§ DIRECTIVE: Your task is to copy every line of this material exactly.

◆ ◆ ◆

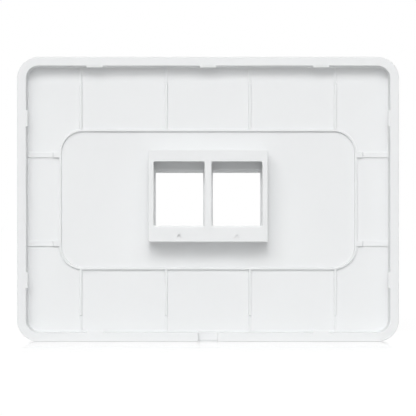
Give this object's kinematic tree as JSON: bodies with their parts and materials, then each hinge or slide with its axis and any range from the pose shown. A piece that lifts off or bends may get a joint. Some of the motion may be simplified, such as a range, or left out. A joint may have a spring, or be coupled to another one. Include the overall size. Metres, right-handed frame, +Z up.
{
  "type": "keystone faceplate",
  "caption": "Moulded white wall cover with a clip-on rim and a rear block holding two keystone ports.",
  "frame": {"origin": "middle of the rim's rear edge, in the plane that lies against the wall", "axes": "+X along the cover's long side, +Y out of the back into the wall, +Z up; the visible front faces -Y"},
  "size_m": [0.118, 0.01, 0.088],
  "materials": {
    "white_plastic": "fine moulded texture, slightly cool white"
  },
  "bodies": {
    "root": {"faceplate": "white_plastic"}
  },
  "joints": []
}
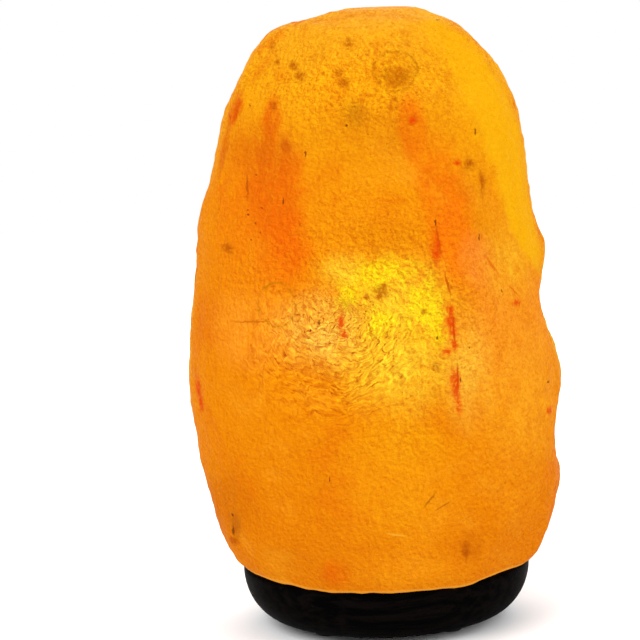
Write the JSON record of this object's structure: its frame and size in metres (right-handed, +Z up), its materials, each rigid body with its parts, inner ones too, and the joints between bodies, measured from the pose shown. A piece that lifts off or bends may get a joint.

◆ ◆ ◆

§ ANSWER FOR THE TASK:
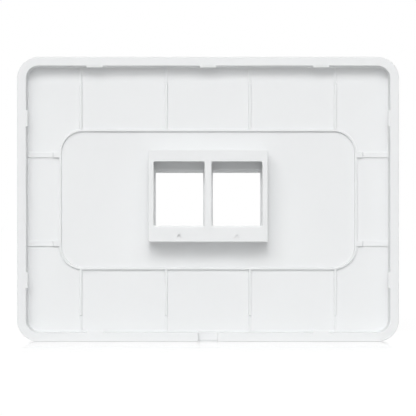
Give this object's kinematic tree as JSON: bodies with their parts and materials, then each hinge or slide with its axis and any range from the pose shown. A piece that lifts off or bends may get a joint. Some of the motion may be simplified, such as a range, or left out. A joint may have a spring, or be coupled to another one. Include the overall size. Metres, right-handed frame, +Z up.
{
  "type": "keystone faceplate",
  "caption": "Moulded white wall cover with a clip-on rim and a rear block holding two keystone ports.",
  "frame": {"origin": "middle of the rim's rear edge, in the plane that lies against the wall", "axes": "+X along the cover's long side, +Y out of the back into the wall, +Z up; the visible front faces -Y"},
  "size_m": [0.118, 0.01, 0.088],
  "materials": {
    "white_plastic": "fine moulded texture, slightly cool white"
  },
  "bodies": {
    "root": {"faceplate": "white_plastic"}
  },
  "joints": []
}
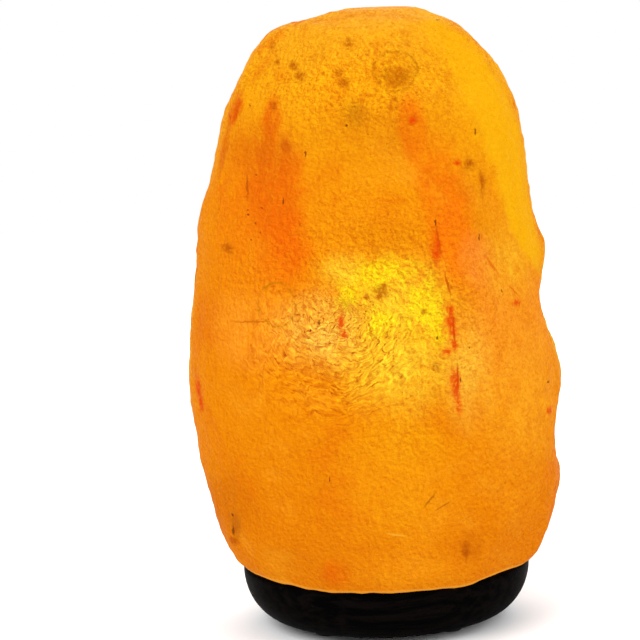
Write the JSON record of this object's structure: its frame and size in metres (right-handed, +Z up), its materials, each rigid body with its parts, inner ones too, and the joints between bodies, measured from the pose shown. A piece that lifts off or bends may get a joint.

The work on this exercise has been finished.